Predicted grades are notoriously unreliable, but Ofqual has admitted that even assessed grades themselves are only accurate to within one grade. It’s debatable whether they would really vanish in a PQA model – teachers will continue to assess students and have conversations about their options based on these assessments. We’re risking a lot of change to tweak a process for the benefit of very few students.

Even when we address undermatching, it’s not quite that simple. We know from the work of our charity partners that the decision to go to university is incredibly complex, and students deserve time, support and guidance to navigate the additional factors that feed into it: distance from home, accommodation cost, extra-curricular offerings, the list goes on. Reducing their decision to whether they match the entry requirements ignores that complexity.

Informed decision-making

Deciding to apply to university, and which institution to attend, should be the culmination of a process, not the entire process in itself. Widening participation initiatives should ideally begin when students are in Year 9 or 10, if not earlier, to embed those ideas and prevent routes to higher education being limited by course and subject choices at Level 2 and post-16.

PQA would condense the application process drastically and move support outside of term time. The higher drop-out rates from students who have been through Clearing show the risks of quick decision-making. It’s much harder to reach students outside of term time, and we know that those who most need the support are even harder to engage. It’s difficult to counter this with term time support if there are no hard deadlines for applications or acceptances until the summer holidays.

We should be working towards a system that enables all students to make the decision that’s best for them. PQA risks taking us backwards.

Effective interventions

PQA would be a drastic – and disruptive and costly – course of reform that fails to address attainment or support students to overcome additional barriers to access. There are simpler ways to improve the system.

To tackle the attainment barrier, we need high quality tutoring to boost attainment in underrepresented groups. We need comprehensive contextualised admissions across the sector, reducing the required grades for students from disadvantaged backgrounds. Universities must acknowledge that prior attainment alone can never truly measure a students’ potential.

We must also protect widening participation funding – and ensure it is spent on evidence-backed interventions that address additional barriers to fair access, like familiarity with the higher education system and sense of belonging. We need to keep learning what works best for which groups of underrepresented students – a benefit of the incredible work TASO are doing – and scale it so that all young people get the right support.

But what we really need is for the debate around admissions to have fair access at the heart of it. We have an access gap of 18.8 percentage points between students eligible for free school meals and their better-off peers – the highest since 2006-07. We shouldn’t even be talking about a move to PQA without strong contingencies to ensure access isn’t impeded, and clear strategies for how to embed fair access into this new model.

Because, pre-qualification admissions or post-qualification admissions, we’ve still got a long way to go before we have fair and equitable admissions.

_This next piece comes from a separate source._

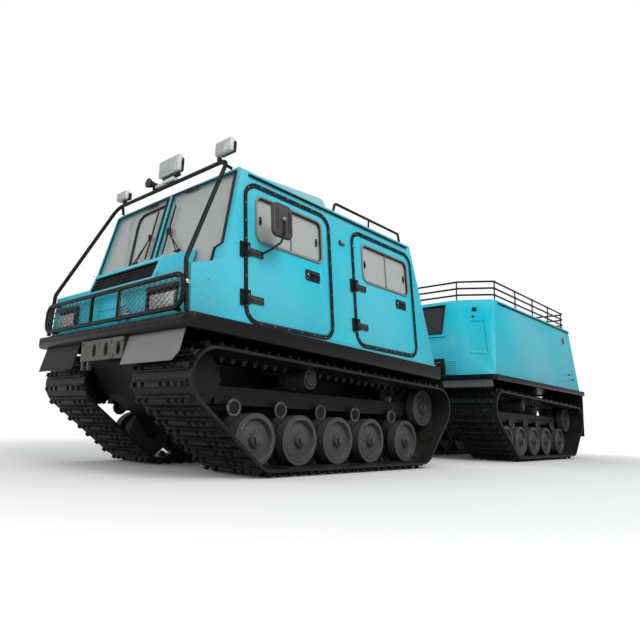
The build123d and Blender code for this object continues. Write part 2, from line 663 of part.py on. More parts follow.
def roof_pod():
    """Raised housing on the front of the roof."""
    outline = [(y, ROOF_CROWN + up) for y, up in POD_OUTLINE]
    foot = ROOF_CROWN - 46
    pod = prism_x(outline + [(outline[-1][0], foot), (outline[0][0], foot)], -POD_HALF, POD_HALF)
    return pod - cab_solid(-SEAT)


def seat_block(x, y, width, base):
    """A seat: cushion and back as one simple closed form, on the deck."""
    outline = [(y, base), (y, 1180), (y + 30, 1240), (y + 430, 1260), (y + 520, 1780), (y + 600, 1790),
               (y + 560, 1180), (y + 540, base)]
    return prism_x(outline, x - width / 2, x + width / 2)


def deck_height(y):
    """Height of the front deck's top face."""
    slope = (DECK_TOP[1] - DECK_TOP[0]) / (DECK_REAR - DECK_FRONT - DECK_ROUND)
    return DECK_TOP[0] + (y - DECK_FRONT - DECK_ROUND) * slope


def seats():
    """Two front seats and the rear bench."""
    made = [seat_block(x, -2560, 480, deck_height(-2560) + SEAT) for x in (520, -520)]
    made.append(seat_block(0, -1660, 1460, deck_height(-1660) + SEAT))
    return made


WHEEL_AT = Vector(520, -2764.0, 1356.0)
COLUMN = Vector(0, 180, 130).normalized()


def dashboard():
    """Dashboard across the cab with the steering column."""
    dash = prism_x([(-3060, 1190), (-3060, 1330), (-2880, 1350), (-2820, 1260), (-2860, 1190)], -760, 760)
    legs = [box(x - 20, x + 20, -3000, -2900, deck_height(-3000) + SEAT, 1200) for x in (-730, 730)]
    end = WHEEL_AT - COLUMN * (24 + SEAT)
    column = rod(tuple(end - COLUMN * 220), tuple(end), 26)
    return fuse([dash, *legs, column])


def steering_wheel():
    """Steering wheel with three spokes on its column's end."""
    plane = Plane(origin=WHEEL_AT, z_dir=COLUMN)
    rim = plane * Torus(190, 14)
    hub = extrude(plane.offset(-24) * Circle(38), amount=40)
    for angle in (90, 210, 330):
        spoke = Rot(0, 0, angle) * Pos(100, 0, 0) * Box(190, 26, 10)
        hub += plane * spoke
    return rim + hub


def brush_guard():
    """Guard of round tubes over the nose, its stays and the bar over the windscreen."""
    x, y = GUARD_HALF, GUARD_Y
    ring = tube([(-x, y, GUARD_LOW), (x, y, GUARD_LOW), (x, y, GUARD_TOP), (-x, y, GUARD_TOP)],
                GUARD_R, GUARD_BEND, close=True)
    made = [ring]
    for at in (-GUARD_BAR, GUARD_BAR):
        made.append(rod((at, y, GUARD_LOW), (at, y, GUARD_TOP), GUARD_R - 2))
    for sign in (1, -1):
        for z in (GUARD_LOW, GUARD_TOP):
            made.append(rod((sign * (x - 90), y, z), (sign * (x - 90), NOSE_Y - SEAT, z), GUARD_R - 2))
        clamp = (GUARD_LOW + GUARD_TOP) / 2
        made.append(rod((sign * x, y, clamp), (sign * (x - 10), STAY_FOOT[1], clamp), GUARD_R - 2))
    hoop = [STAY_FOOT, STAY_KNEE, STAY_HEAD]
    hoop += [(-px, py, pz) for px, py, pz in reversed(hoop)]
    made.append(tube(hoop, GUARD_R, 90))
    for sign in (1, -1):
        head = (sign * 640, STAY_HEAD[1], STAY_HEAD[2])
        made.append(rod(head, (sign * 700, -2996, 2006), GUARD_R - 3))
    return fuse(made)


def guard_mesh():
    """Expanded metal in the guard's outer fields, as a lattice of strips."""
    made = []
    wide, high = 2 * (GUARD_HALF - GUARD_R - SEAT), GUARD_TOP - GUARD_LOW - 2 * (GUARD_R + SEAT)
    middle = (GUARD_LOW + GUARD_TOP) / 2
    inner = GUARD_BEND - GUARD_R
    back = Plane(origin=(0, GUARD_Y + 2, middle), x_dir=(1, 0, 0), z_dir=(0, -1, 0))
    field = extrude(back * RectangleRounded(wide, high, inner), amount=4)
    cut = extrude(back.offset(-3) * RectangleRounded(wide - 16, high - 16, inner - 8), amount=10)
    for sign in (1, -1):
        x0, x1 = sorted((sign * (GUARD_BAR + GUARD_R - 2 + SEAT), sign * GUARD_HALF))
        part = field & box(x0, x1, GUARD_Y - 10, GUARD_Y + 10, 0, 3000)
        edge = sign * (GUARD_BAR + GUARD_R - 2 + SEAT)
        span = sorted((edge + sign * 8, sign * GUARD_HALF))
        window = cut & box(*span, GUARD_Y - 10, GUARD_Y + 10, 0, 3000)
        lattice = part - window
        for index in range(MESH_STRIPS):
            at = x0 + (x1 - x0) * (index + 0.5) / MESH_STRIPS
            for lean in (45, -45):
                lattice += (Pos(at, GUARD_Y, middle) * Rot(0, lean, 0) * Box(5, 4, 300)) & part
        made.append(lattice)
    return made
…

4 responses to “Post qualification admissions distracts from the real fair access issues

  1. TASO is the ‘what works’ unit for access to HE. It stands for Transforming Access and Student Outcomes in Higher Education.
    They gather evidence about the effectiveness of measures to make access wider and fairer and to improve participation and progression. These are notoriously difficult things to measure, but through ‘theory of change’ models, rigorous experimental methods and clever use of behavioural science, they’re painstakingly building up a picture that will guide interventions in future.
    You can find out more at https://taso.org.uk

  2. Helena Vine’s contribution is impossible to gainsay. A follow-up on the mooted student number cap would be welcome – a policy that would have as calamitous consequences for widening participation as PQA.

  3. thanks for a very useful presentation of salient issues more or less entirely missing from the recent DfE consultation which by putting any linkage with access & participation targets ‘out of scope’ neatly managed to frame consideration of PQA miles away from any sort of holistic approach to entry and admissions and scarcely referenced anything about where there might be space in any revised process for ‘contextual admissions’.

    The recent consultation missed – some would say deliberately – the opportunity brought about by a coalescence of UUK, UCAS & governmental support for reform of our 60+ year old model of university application for a meaningful discussion across pre-HE and HE interests of what a holistic reexamination of application and selection processes might bring forward.
    If not now – helped also by much greater publicity about the Ofqual admitted limitation on the reliability of grades (correct within one grade where a single grade really matters for admission to high stakes courses and institutions at the top end of the sector of greatest concern to government) – then when?